I cared for two patients in my hospital in Northern Nevada who were seeking transfers to their home states of California and Oregon for lifesaving treatments. With these particular treatment options, both patients had an excellent chance of cure. Without the treatments, both would likely die from their diseases.

When I spoke with the medical directors of the patients’ insurance companies, both of them told me they would cover assisted suicide but would not approve coverage for lifesaving treatment. Neither the patients nor I had requested assisted suicide, yet it was readily offered. Instead of the best treatment options, my patients were offered the cheapest option — a quick death through lethal medications. This was perfectly legal to do in those states but certainly unethical.

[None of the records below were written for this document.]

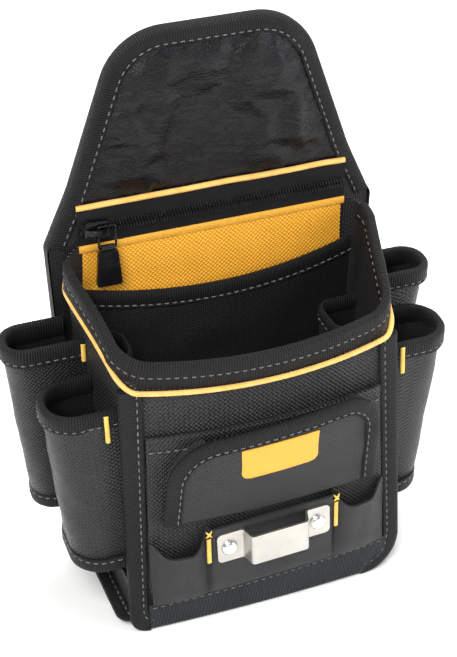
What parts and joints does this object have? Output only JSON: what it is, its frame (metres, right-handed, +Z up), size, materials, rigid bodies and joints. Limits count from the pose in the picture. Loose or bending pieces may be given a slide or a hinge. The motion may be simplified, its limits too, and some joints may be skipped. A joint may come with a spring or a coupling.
{
  "type": "electrician's tool pouch",
  "caption": "Cloth tool pouch with a padded back, bound rim, side tubes, zipped back pocket, front pockets and a riveted steel tape clip.",
  "frame": {"origin": "on the standing face under the middle of the bag", "axes": "+Z up along the back panel, +X to the right seen from the front, -Y out of the front"},
  "size_m": [0.2524, 0.1226, 0.3205],
  "materials": {
    "nylon": "coarse ballistic weave, slight gloss",
    "grey_cloth": "fine twill, matte",
    "lining": "smooth plain weave, matte",
    "coated_base": "ribbed coated cloth, satin",
    "tape": "ribbed grosgrain, matte",
    "zip_tape": "fine twill tape, matte",
    "tunnel_web": "heavy webbing, matte",
    "faux_leather": "grained and creased, semi-gloss",
    "foam": "closed-cell padding, hidden",
    "accent_cord": "smooth piping, satin",
    "accent_cloth": "basket weave, satin",
    "accent_label": "woven label, plain",
    "accent_thread": "bar-tack thread",
    "coil": "moulded coil, satin",
    "slider_metal": "black enamel",
    "tab_plastic": "moulded, satin",
    "clip_steel": "brushed, soft edges",
    "rivet_steel": "polished dome"
  },
  "bodies": {
    "pouch": {"front_panel": "nylon", "bottom_panel": "nylon", "gusset_left": "nylon", "gusset_right": "nylon", "base_shoe": "coated_base", "rim_binding": "tape", "rim_piping": "accent_cord", "corner_binding_left": "tape", "corner_binding_right": "tape", "leather_facing": "faux_leather", "back_lining": "lining", "back_foam": "foam", "back_cover": "nylon", "back_binding": "tape", "accent_piping": "accent_cord", "zip_tape_upper": "zip_tape", "zip_tape_lower": "zip_tape", "zip_coil_upper": "coil", "zip_coil_lower": "coil", "zip_pocket_panel": "accent_cloth", "slip_pocket": "lining", "slip_binding": "tape", "wide_pocket": "nylon", "arch_pocket": "grey_cloth", "arch_binding": "tape", "label": "accent_label", "strip_pockets": "grey_cloth", "tape_clip": "clip_steel", "rivets": "rivet_steel", "bar_tacks": "accent_thread", "belt_tunnel": "tunnel_web", "tube_front_left": "nylon", "tube_rim_front_left": "tape", "tube_foot_front_left": "tape", "tube_rear_left": "nylon", "tube_rim_rear_left": "tape", "tube_foot_rear_left": "tape", "inner_pocket_left": "lining", "inner_rim_left": "tape", "base_tape_left": "tape", "tube_front_right": "nylon", "tube_rim_front_right": "tape", "tube_foot_front_right": "tape", "tube_rear_right": "nylon", "tube_rim_rear_right": "tape", "tube_foot_rear_right": "tape", "inner_pocket_right": "lining", "inner_rim_right": "tape", "base_tape_right": "tape"},
    "slider": {"zip_slider": "slider_metal"},
    "link": {"pull_link": "slider_metal"},
    "tab": {"pull_tab": "tab_plastic"}
  },
  "joints": [
    {"name": "zip_slide", "type": "slide", "parent": "pouch", "child": "slider", "axis": [1, 0, 0], "range_m": [0, 0.12]},
    {"name": "pull_swing", "type": "hinge", "parent": "slider", "child": "link", "pos_m": [-0.067, 0.031, 0.2105], "axis": [0, 0, -1], "range_deg": [0, 90]},
    {"name": "tab_flip", "type": "hinge", "parent": "link", "child": "tab", "pos_m": [-0.06225, 0.031, 0.2038], "axis": [-1, 0, 0], "range_deg": [0, 110]}
  ]
}
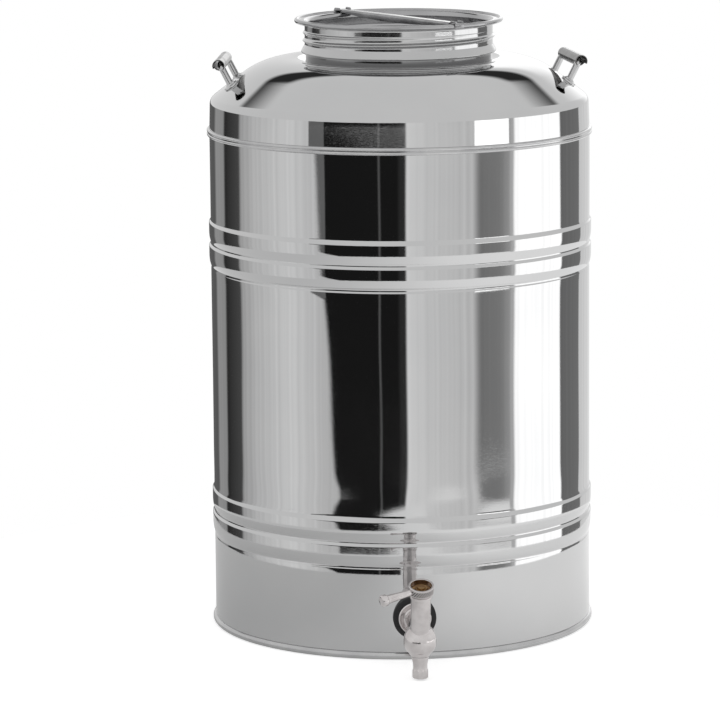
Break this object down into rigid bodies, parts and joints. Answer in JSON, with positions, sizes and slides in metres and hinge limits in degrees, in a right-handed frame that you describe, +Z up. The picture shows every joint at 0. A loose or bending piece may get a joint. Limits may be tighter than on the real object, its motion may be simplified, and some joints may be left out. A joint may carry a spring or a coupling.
{
  "type": "stainless steel liquid drum with lever tap",
  "caption": "Upright polished steel drum for liquids with beaded walls, a screw lid with a grip bar, carrying handles on the shoulder and a lever tap at the foot.",
  "frame": {"origin": "on the drum's axis, in the plane that its foot ring stands on", "axes": "+Z up along the drum's axis, -Y towards the tap, the handles on -X (left) and +X (right)"},
  "size_m": [0.4564, 0.6001, 0.7263],
  "materials": {
    "polished_steel": "mirror polished stainless steel",
    "grip_steel": "rolled stainless steel, polished",
    "tap_chrome": "chrome plate, slightly warm",
    "tap_brass": "bare brass, dulled",
    "black_rubber": "smooth black rubber",
    "ptfe": "white PTFE"
  },
  "bodies": {
    "drum": {"body_shell": "polished_steel", "bottom_plate": "polished_steel", "foot_ring": "polished_steel", "seam_hoop": "polished_steel", "shoulder_dome": "polished_steel", "neck_ring": "polished_steel", "handle_feet_left": "polished_steel", "handle_bail_left": "polished_steel", "handle_grip_left": "grip_steel", "handle_feet_right": "polished_steel", "handle_bail_right": "polished_steel", "handle_grip_right": "grip_steel", "tap_outer_gasket": "black_rubber", "tap_flange": "tap_chrome", "tap_inner_gasket": "black_rubber", "tap_washer": "tap_chrome", "tap_back_nut": "tap_chrome", "tap_body": "tap_chrome", "spout_tip": "tap_chrome", "tap_gland": "tap_chrome"},
    "lid_seal": {"lid_seal": "black_rubber"},
    "lid": {"lid_pan": "polished_steel", "lid_bar": "polished_steel", "lid_bar_clips": "polished_steel"},
    "tap_rotor": {"tap_plug": "tap_brass", "plug_orings": "black_rubber", "thrust_washer": "ptfe", "tap_cap_ring": "tap_chrome", "stem_washer": "tap_brass", "stem_nut": "tap_brass", "tap_lever": "tap_chrome"}
  },
  "joints": [
    {"name": "lid_lift", "type": "slide", "parent": "drum", "child": "lid_seal", "axis": [0, 0, 1], "range_m": [0, 0.0301]},
    {"name": "lid_turn", "type": "hinge", "parent": "lid_seal", "child": "lid", "pos_m": [0, 0, 0.72], "axis": [0, 0, 1], "range_deg": [0, 1080]},
    {"name": "tap_turn", "type": "hinge", "parent": "drum", "child": "tap_rotor", "pos_m": [0, -0.34442, 0.11009], "axis": [0, -0.342, 0.9397], "range_deg": [0, 90]}
  ],
  "couplings": [
    {"joint": "lid_lift", "follows": "lid_turn", "m_per_rad": 0.0015915}
  ]
}
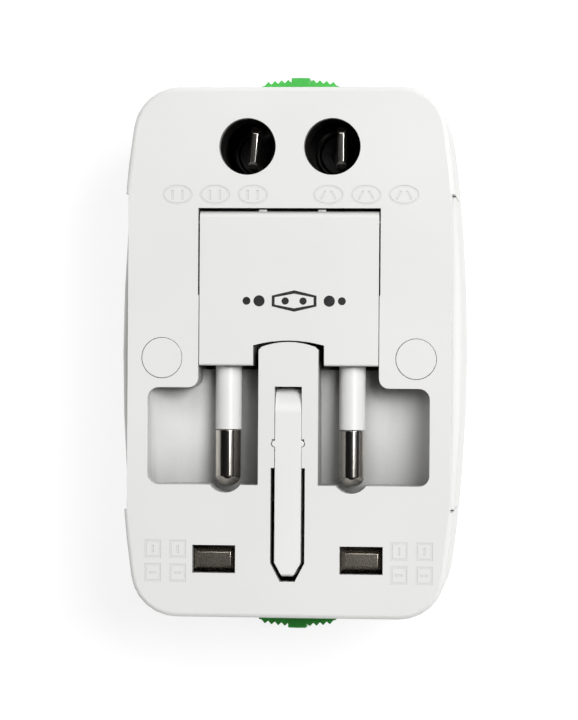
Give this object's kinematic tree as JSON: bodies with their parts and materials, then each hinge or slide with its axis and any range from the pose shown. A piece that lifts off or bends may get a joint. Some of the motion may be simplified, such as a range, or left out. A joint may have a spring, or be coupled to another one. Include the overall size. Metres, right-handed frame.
{
  "type": "universal travel adapter",
  "caption": "Pocket travel plug adapter: sliding flat blades and rectangular pins, a fold-out round-pin flap and a folding earth pin around a universal socket.",
  "frame": {"origin": "centre of the overall box at its lowest plane, which is the socket face the adapter lies on", "axes": "+X to the right of the plug face, +Y up the plug face towards the round blade wells, +Z out of the plug face"},
  "size_m": [0.052, 0.0864, 0.035],
  "materials": {
    "shell_white": "fine satin moulded plastic",
    "pin_white": "smooth moulded plastic",
    "knob_green": "smooth moulded plastic",
    "inner_black": "dull moulded plastic",
    "nickel": "polished nickel plate",
    "brass": "rolled strip",
    "spring_steel": "bright drawn steel"
  },
  "bodies": {
    "housing": {"rear_shell": "shell_white", "front_shell": "shell_white", "socket_plate": "shell_white", "blade_guide": "inner_black", "contact_frame": "inner_black", "live_contact": "brass", "neutral_contact": "brass", "us_detent_spring": "spring_steel", "uk_detent_spring": "spring_steel", "flap_hinge_rod": "spring_steel", "earth_hinge_rod": "spring_steel", "case_screw_left": "spring_steel", "case_screw_right": "spring_steel", "screw_cap_left": "shell_white", "screw_cap_right": "shell_white"},
    "us_carriage": {"us_slider": "inner_black", "us_knob": "knob_green"},
    "us_prong_left": {"us_rotor_left": "inner_black", "us_blade_left": "nickel", "rotor_clip_left": "spring_steel"},
    "us_prong_right": {"us_rotor_right": "inner_black", "us_blade_right": "nickel", "rotor_clip_right": "spring_steel"},
    "uk_carriage": {"uk_slider": "inner_black", "uk_knob": "knob_green", "uk_pin_left": "nickel", "uk_pin_right": "nickel"},
    "euro_flap": {"flap_front": "shell_white", "flap_back": "shell_white", "euro_pin_left": "nickel", "euro_pin_right": "nickel", "euro_sleeve_left": "pin_white", "euro_sleeve_right": "pin_white"},
    "earth_arm": {"earth_pin": "pin_white"}
  },
  "joints": [
    {"name": "us_slide", "type": "slide", "parent": "housing", "child": "us_carriage", "axis": [0, 0, 1], "range_m": [0, 0.0176]},
    {"name": "prong_turn_left", "type": "hinge", "parent": "us_carriage", "child": "us_prong_left", "pos_m": [-0.0064, 0.031, 0.012], "axis": [0, 0, 1], "range_deg": [-25, 5]},
    {"name": "prong_turn_right", "type": "hinge", "parent": "us_carriage", "child": "us_prong_right", "pos_m": [0.0064, 0.031, 0.012], "axis": [0, 0, 1], "range_deg": [0, 30]},
    {"name": "uk_slide", "type": "slide", "parent": "housing", "child": "uk_carriage", "axis": [0, 0, 1], "range_m": [0, 0.0187]},
    {"name": "flap_hinge", "type": "hinge", "parent": "housing", "child": "euro_flap", "pos_m": [0, 0.0195, 0.0332], "axis": [-1, 0, 0], "range_deg": [0, 90]},
    {"name": "earth_hinge", "type": "hinge", "parent": "housing", "child": "earth_arm", "pos_m": [0, -0.00925, 0.031], "axis": [-1, 0, 0], "range_deg": [0, 90]}
  ]
}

Another underlying premise proponents use to push physician-assisted suicide is that you should fear horrible, unending pain at the end of life. This is simply not true. In fact, “pain” is not even in the top five reasons for requesting assisted suicide, according to 20 years of data from Oregon. The top three reasons listed are loss of enjoyment in usual activities, burden to family and loss of autonomy.

I agree that these are serious and important social issues that need careful multidisciplinary attention, psychological care and skilled physician interventions.

Appropriately utilized palliative and hospice care can address these issues directly and can help immensely. But assisting with the overt killing of our terminal patients is not the answer to these important issues.

It is true that we can and should do more to properly control physical symptoms and psychosocial issues at the end-of-life. Increasing education and training in palliative and hospice care will accomplish that goal.

Caring for patients physically, emotionally, and spiritually at the end-of-life, not assisting in a suicide, is where our precious medical education resources should be allocated.

I believe that the real story here is exposing the risks and perverse incentives that the legalization of physician-assisted suicide creates. The problems are not limited to the residents of the states where it is legal; it is crossing state borders and permeating the attitude of the decision-makers who determine your care.

The American College of Physicians recently reiterated its opposition to physician-assisted suicide. I couldn’t agree more.

I applaud them for their honesty in pointing out the ethical problems with physician-assisted suicide. Lawmakers and health care policy advocates considering this issue should take notice — as should we all — of the very real and negative impacts this “option” has on patients, their families and on society as a whole.

Dr. T. Brian Callister, M.D., is a board-certified internal medicine specialist and the governor-elect of Nevada for the American College of Physicians. He is professor of medicine and academic hospitalist at UNR’s School of Medicine.